Eaton's home run in the ninth gave Arizona the victory in the opener, then Goldschmidt homered in the ninth to tie it and hit another in the 11th to win it on Tuesday night.

Hill's game-winning single was the only hit in the five extra innings for the Diamondbacks, who finished the homestand 6-2. Baltimore went 4-4 in an eight-game trip to three NL West cities.

Norris, the Orioles' eighth pitcher, walked Parra and Martin Prado on four pitches apiece to start the 14th. He struck out Goldschmidt, and Hill joked about the reaction from the stands.

"The crowd was like `Oh, man,'" Hill said, "but he's done it enough this year. It's time for someone else, right?"

Hill's single just got through the infield as Gerardo Parra raced home with the winner. As was the case the previous two nights, the players doused the hero with water, dirt and who knows what else.

"I don't understand the dirt bath thing, I really don't," Hill said. "The dirt, the rosin bag, the spit, whatever else comes at you, I don't know where that came from. But hey, if it means we win a ballgame, I'll take it every time."

Norris refused to talk to reporters afterward. He had skipped his scheduled bullpen session Wednesday to be ready if he was needed should the game go extra innings after the 11-inning affair on Tuesday night.

"We knew he was going to be able to throw a couple of innings for us," manager Buck Showalter said. "He throws more pitches on his work day, which would have been today, than he did in the game."

Showalter refused to criticize Johnson, who leads the majors with 39 saves.

"The world's full of those guys who come in after the war's over and shoot the wounded. I'm not one of those guys," he said. "I'll leave that to the guys who are outside the arena."

Showalter got the inevitable question about sticking with Johnson as closer.

"Am I going to sit Adam Jones because he had a rough day today?" he said. "I as a manager can't live in that world. We've got a lot of pieces in the chain that have to work and every club does. And I'll be the first guy to make adjustments if they need to be made, but there's a lot of things that we've got to shore up besides that."

The Orioles loaded the bases with one out in the 10th but Brad Ziegler induced Nate McLouth into a double-play grounder to second.

Baltimore took a 4-2 lead into the seventh on Monday and a 3-0 lead after six on Tuesday. The Orioles were up 4-2 again when Tillman left the game entering the seventh.

Arizona got a run in the seventh on Prado's RBI single, then threatened but failed to score in the eighth.

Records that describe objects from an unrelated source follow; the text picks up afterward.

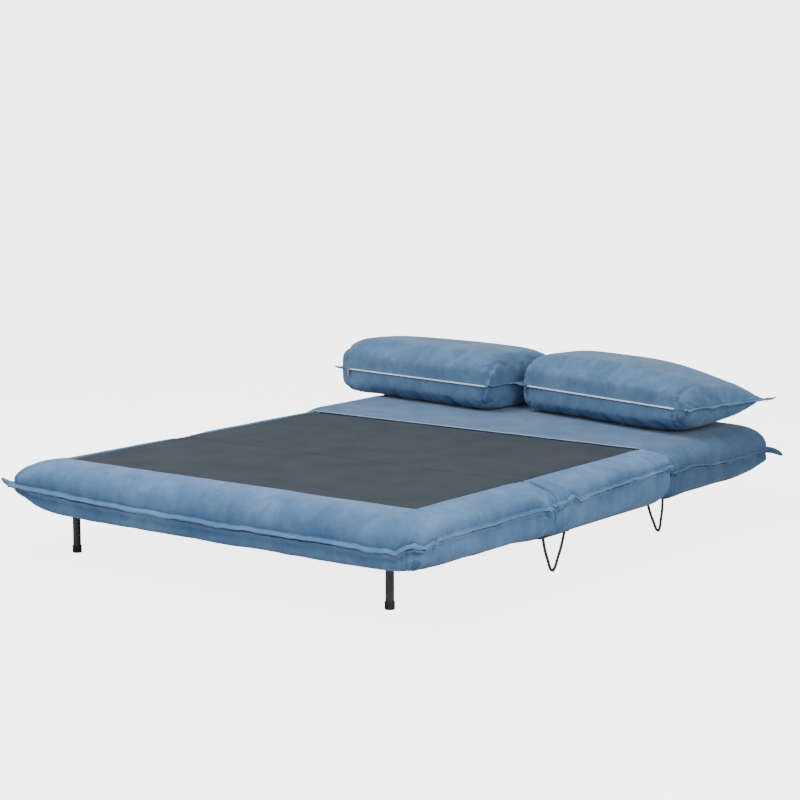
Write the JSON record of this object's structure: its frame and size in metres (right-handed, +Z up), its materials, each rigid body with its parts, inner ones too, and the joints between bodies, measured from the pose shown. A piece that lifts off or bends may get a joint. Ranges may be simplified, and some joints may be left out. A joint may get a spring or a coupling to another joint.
{
  "type": "futon sofa bed",
  "caption": "Low folding sofa bed laid flat: padded foot, middle and head sections, fold-over foot, ratcheted backrest, folding post legs, hairpin legs, loose zipped pillows.",
  "frame": {"origin": "on the floor, under the middle of the bounding box of the bed laid flat with its pillows", "axes": "+Z up, +Y from the foot end towards the head end, +X to the right when looking from foot to head"},
  "size_m": [1.482, 1.9483, 0.455],
  "materials": {
    "velvet": "matte",
    "lining": "matte",
    "foam": "matte",
    "black_steel": "satin",
    "zinc": "satin",
    "pine": "satin",
    "rubber": "matte",
    "zip_tape": "satin"
  },
  "bodies": {
    "middle_section": {"middle_cover": "velvet", "middle_panel": "lining", "middle_foam": "foam", "middle_frame": "black_steel", "middle_slat_1": "pine", "middle_slat_2": "pine", "middle_slat_3": "pine", "middle_hinge_leaf_left": "zinc", "ratchet_base_left": "zinc", "front_hairpin_leg_left": "black_steel", "rear_hairpin_leg_left": "black_steel", "middle_hinge_leaf_right": "zinc", "ratchet_base_right": "zinc", "front_hairpin_leg_right": "black_steel", "rear_hairpin_leg_right": "black_steel"},
    "fold_link": {"fold_link_left": "zinc", "foot_link_pin_left": "zinc", "middle_link_pin_left": "zinc", "fold_link_right": "zinc", "foot_link_pin_right": "zinc", "middle_link_pin_right": "zinc"},
    "foot_section": {"foot_cover": "velvet", "foot_panel": "lining", "foot_upper_foam": "foam", "foot_lower_foam": "foam", "foot_frame": "black_steel", "foot_slat_1": "pine", "foot_slat_2": "pine", "foot_slat_3": "pine", "foot_hinge_leaf_left": "zinc", "leg_bracket_left": "black_steel", "leg_pin_left": "zinc", "foot_hinge_leaf_right": "zinc", "leg_bracket_right": "black_steel", "leg_pin_right": "zinc"},
    "backrest": {"head_cover": "velvet", "head_foam": "foam", "head_frame": "black_steel", "head_slat_1": "pine", "head_slat_2": "pine", "head_slat_3": "pine", "ratchet_arm_left": "zinc", "pivot_bolt_left": "zinc", "ratchet_arm_right": "zinc", "pivot_bolt_right": "zinc"},
    "post_leg_left": {"post_leg_left": "black_steel", "foot_cap_left": "rubber"},
    "post_leg_right": {"post_leg_right": "black_steel", "foot_cap_right": "rubber"},
    "ratchet_pawl_left": {"ratchet_pawl_left": "zinc"},
    "ratchet_pawl_right": {"ratchet_pawl_right": "zinc"},
    "pillow_left": {"pillow_cover_left": "velvet", "pillow_fill_left": "foam", "pillow_zip_left": "zip_tape"},
    "pillow_right": {"pillow_cover_right": "velvet", "pillow_fill_right": "foam", "pillow_zip_right": "zip_tape"},
    "zip_slider_left": {"zip_slider_left": "zinc"},
    "zip_slider_right": {"zip_slider_right": "zinc"}
  },
  "joints": [
    {"name": "foot_fold", "type": "hinge", "parent": "fold_link", "child": "foot_section", "pos_m": [0.028, -0.363, 0.245], "axis": [-1, 0, 0], "range_deg": [0, 90]},
    {"name": "link_fold", "type": "hinge", "parent": "middle_section", "child": "fold_link", "pos_m": [0.028, -0.343, 0.245], "axis": [-1, 0, 0], "range_deg": [0, 90]},
    {"name": "backrest_tilt", "type": "hinge", "parent": "middle_section", "child": "backrest", "pos_m": [0.028, 0.27, 0.243], "axis": [1, 0, 0], "range_deg": [0, 78]},
    {"name": "post_leg_fold_left", "type": "hinge", "parent": "foot_section", "child": "post_leg_left", "pos_m": [-0.512, -0.852, 0.122], "axis": [1, 0, 0], "range_deg": [0, 90]},
    {"name": "pawl_turn_left", "type": "hinge", "parent": "middle_section", "child": "ratchet_pawl_left", "pos_m": [-0.5493, 0.239, 0.213], "axis": [1, 0, 0], "range_deg": [0, 7]},
    {"name": "pillow_lift_left", "type": "slide", "parent": "backrest", "child": "pillow_left", "axis": [0, 0, 1], "range_m": [0, 0.25]},
    {"name": "zip_run_left", "type": "slide", "parent": "pillow_left", "child": "zip_slider_left", "axis": [0.9914, -0.1305, 0], "range_m": [0, 0.59]},
    {"name": "post_leg_fold_right", "type": "hinge", "parent": "foot_section", "child": "post_leg_right", "pos_m": [0.568, -0.852, 0.122], "axis": [1, 0, 0], "range_deg": [0, 90]},
    {"name": "pawl_turn_right", "type": "hinge", "parent": "middle_section", "child": "ratchet_pawl_right", "pos_m": [0.6053, 0.239, 0.213], "axis": [1, 0, 0], "range_deg": [0, 7]},
    {"name": "pillow_lift_right", "type": "slide", "parent": "backrest", "child": "pillow_right", "axis": [0, 0, 1], "range_m": [0, 0.25]},
    {"name": "zip_run_right", "type": "slide", "parent": "pillow_right", "child": "zip_slider_right", "axis": [0.9724, -0.2334, 0], "range_m": [0, 0.61]}
  ],
  "couplings": [
    {"joint": "link_fold", "follows": "foot_fold", "ratio": 1}
  ]
}
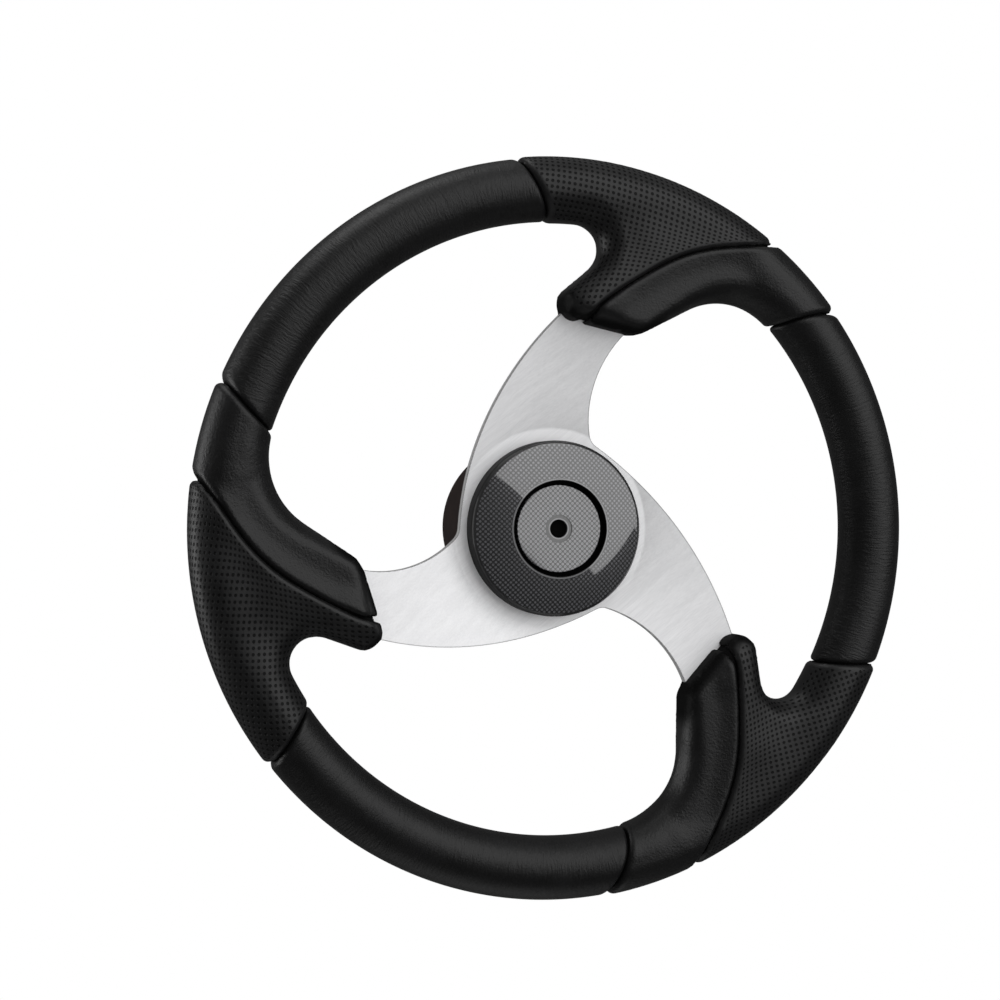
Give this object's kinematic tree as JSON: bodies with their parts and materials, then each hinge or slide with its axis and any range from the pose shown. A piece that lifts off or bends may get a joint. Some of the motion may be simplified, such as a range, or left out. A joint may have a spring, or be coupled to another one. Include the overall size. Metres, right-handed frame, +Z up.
{
  "type": "boat steering wheel",
  "caption": "Boat steering wheel with a padded black rim, thumb notches, a dished plate with curved brushed aluminium spokes, a glossy patterned cap and a round boss for a tapered shaft.",
  "frame": {"origin": "centre of the shaft bore's mouth, at the back end of the hub", "axes": "+Y along the wheel's axis, out of the bore towards the shaft; the face looks along -Y; +Z up"},
  "size_m": [0.3507, 0.0785, 0.3507],
  "materials": {
    "perforated_cover": "satin, perforated",
    "smooth_cover": "satin, fine grain",
    "sleeve_cover": "satin, fine creases",
    "spoke_aluminium": "brushed",
    "boss_plastic": "satin",
    "cap_film": "gloss over a woven pattern",
    "disc_film": "gloss over a woven pattern",
    "black_plastic": "matte",
    "hub_alloy": "machined casting",
    "steel": "zinc plated",
    "foam": "moulded foam"
  },
  "bodies": {
    "root": {"spoke_plate": "spoke_aluminium", "boss_cover": "boss_plastic", "centre_cap": "cap_film", "cap_disc": "disc_film", "cap_carrier": "black_plastic", "hub": "hub_alloy", "hub_screws": "steel", "foam_core": "foam", "rim_ring": "steel", "tab_rivets": "steel", "perforated_panel_1": "perforated_cover", "perforated_panel_2": "perforated_cover", "perforated_panel_3": "perforated_cover", "smooth_panel_1": "smooth_cover", "smooth_panel_2": "smooth_cover", "smooth_panel_3": "smooth_cover", "plain_sleeve_1": "sleeve_cover", "plain_sleeve_2": "sleeve_cover", "plain_sleeve_3": "sleeve_cover", "spoke_tab_1": "steel", "spoke_tab_2": "steel", "spoke_tab_3": "steel"}
  },
  "joints": []
}
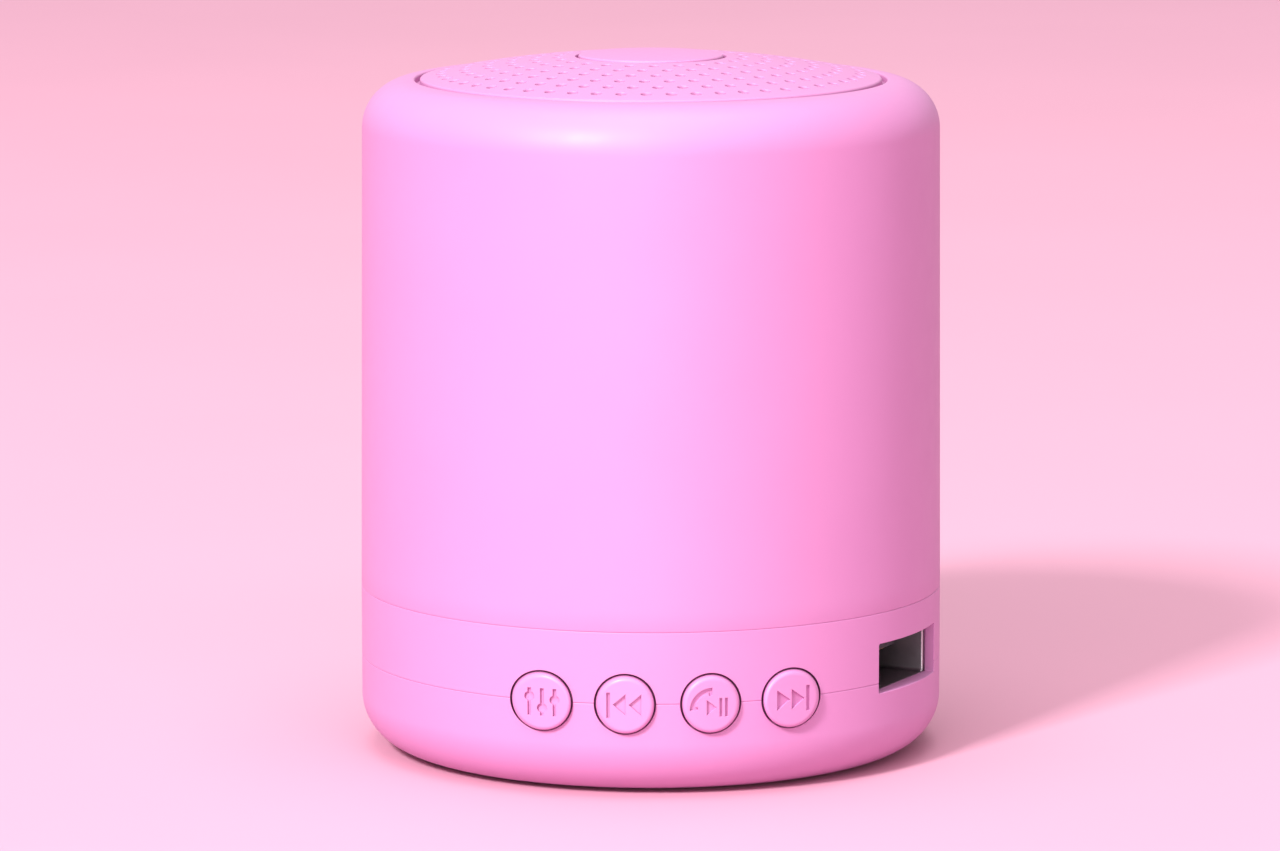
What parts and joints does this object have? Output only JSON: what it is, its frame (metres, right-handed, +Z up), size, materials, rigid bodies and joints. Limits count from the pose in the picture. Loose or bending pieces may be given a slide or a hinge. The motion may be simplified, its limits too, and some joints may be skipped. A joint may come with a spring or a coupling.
{
  "type": "portable loudspeaker",
  "caption": "Small upright cylindrical battery loudspeaker with a domed perforated top grille, a row of round push buttons low on the front and a USB-A socket in the side.",
  "frame": {"origin": "centre of the foot pad's underside, on the surface that the speaker stands on", "axes": "+Z up along the cylinder's axis, -Y towards the front with the four buttons, +X to the right of the buttons on the USB-A socket's side"},
  "size_m": [0.056, 0.0567, 0.0671],
  "materials": {
    "shell": "soft-touch matt, fine moulded texture",
    "button": "satin moulded plastic with engraved marks",
    "rubber": "matt",
    "steel": "plain zinc-plated steel",
    "screw": "zinc-plated, cross recess",
    "dark_steel": "black stove enamel",
    "black_plastic": "matt moulded plastic",
    "white_plastic": "satin",
    "clear_plastic": "clear acrylic",
    "foam": "closed-cell foam",
    "battery_wrap": "shrink wrap",
    "red_wire": "insulated wire",
    "black_wire": "insulated wire",
    "cone_paper": "pressed paper pulp",
    "spider_cloth": "impregnated cloth",
    "copper": "enamelled copper wire",
    "ferrite": "sintered ferrite",
    "board_green": "solder mask",
    "nickel": "nickel-plated sheet",
    "gold": "gold-plated contact"
  },
  "bodies": {
    "housing": {"main_shell": "shell", "middle_band": "shell", "bottom_shell": "shell", "top_grille": "shell", "grille_cap": "shell", "foot_pad": "rubber", "weight_plate": "steel", "housing_screws": "screw", "board_screws": "screw", "driver_screws": "screw", "inner_frame": "black_plastic", "battery_foam": "foam", "battery_cell": "battery_wrap", "battery_wires": "red_wire", "speaker_wires": "black_wire", "driver_frame": "dark_steel", "driver_surround": "rubber", "driver_gasket": "foam", "driver_spider": "spider_cloth", "driver_top_plate": "steel", "driver_magnet": "ferrite", "driver_yoke": "steel", "driver_terminals": "board_green", "circuit_board": "board_green", "control_chips": "black_plastic", "capacitors": "steel", "key_switches": "black_plastic", "microphone": "steel", "status_led": "white_plastic", "light_pipe": "clear_plastic", "usb_socket_shell": "nickel", "usb_socket_tongue": "black_plastic", "usb_contacts": "gold", "charge_socket_shell": "nickel", "charge_socket_tongue": "black_plastic", "card_socket": "nickel", "power_switch_case": "nickel"},
    "mode_button": {"mode_button": "button", "mode_plunger": "white_plastic"},
    "previous_button": {"previous_button": "button", "previous_plunger": "white_plastic"},
    "play_button": {"play_button": "button", "play_plunger": "white_plastic"},
    "next_button": {"next_button": "button", "next_plunger": "white_plastic"},
    "power_knob": {"power_switch_knob": "black_plastic"},
    "driver_diaphragm": {"driver_cone": "cone_paper", "driver_dust_cap": "cone_paper", "voice_coil": "copper"}
  },
  "joints": [
    {"name": "mode_press", "type": "slide", "parent": "housing", "child": "mode_button", "axis": [0, 1, 0], "range_m": [0, 0.0004], "stiffness_N_per_m": 1500},
    {"name": "previous_press", "type": "slide", "parent": "housing", "child": "previous_button", "axis": [0, 1, 0], "range_m": [0, 0.0004], "stiffness_N_per_m": 1500},
    {"name": "play_press", "type": "slide", "parent": "housing", "child": "play_button", "axis": [0, 1, 0], "range_m": [0, 0.0004], "stiffness_N_per_m": 1500},
    {"name": "next_press", "type": "slide", "parent": "housing", "child": "next_button", "axis": [0, 1, 0], "range_m": [0, 0.0004], "stiffness_N_per_m": 1500},
    {"name": "power_slide", "type": "slide", "parent": "housing", "child": "power_knob", "axis": [-0.8192, -0.5736, 0], "range_m": [0, 0.002]},
    {"name": "diaphragm_travel", "type": "slide", "parent": "housing", "child": "driver_diaphragm", "axis": [0, 0, 1], "range_m": [-0.0008, 0.0008], "stiffness_N_per_m": 1500, "deforming": ["driver_surround", "driver_spider"]}
  ]
}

Parra, who tripled in a run in the second, doubled to left off Johnson to start the ninth. Prado's bunt failed to advance the runner, then after a quick trip to the mound by manager Buck Showalter, Goldschmidt was walked intentionally.

That brought up Hill, who singled sharply to left on the first pitch to tie it. Goldschmidt moved to third on the play but was stranded when Matt Davidson struck out and Tuffy Gosewisch grounded to short.

All four Baltimore runs came with two outs against Patrick Corbin in the second, two of them on Manny Machado's home run.

Corbin failed for the fourth time in his bid for a 13th victory. He went seven innings, giving up four runs on nine hits with seven strikeouts and one walk.

NOTES: When they recalled Campana, the Diamondbacks optioned LHP Tyler Skaggs to Triple-A Reno. Skaggs had been with the team for a couple of days as a long-inning relief option in his latest in a series of stints with the big league club. ... Three pitchers were used as pinch hitters, Randall Delgado and Wade Miley for Arizona, Scott Feldman for Baltimore. ... The Orioles return home for a three-game interleague series with Colorado, sending LHP Wei-Yin Chen (6-5, 3.06 ERA) to the mound against the Rockies' RHP Juan Nicasio (6-6, 5.04) in the opener Friday night. ... Arizona leaves on a 10-game road trip, beginning with a three-game series in Pittsburgh. RHP Brandon McCarthy (2-6, 4.73) goes for the Diamondbacks in Friday's opener with RHP Gerrit Cole (5-5, 3.95) starting for the Pirates.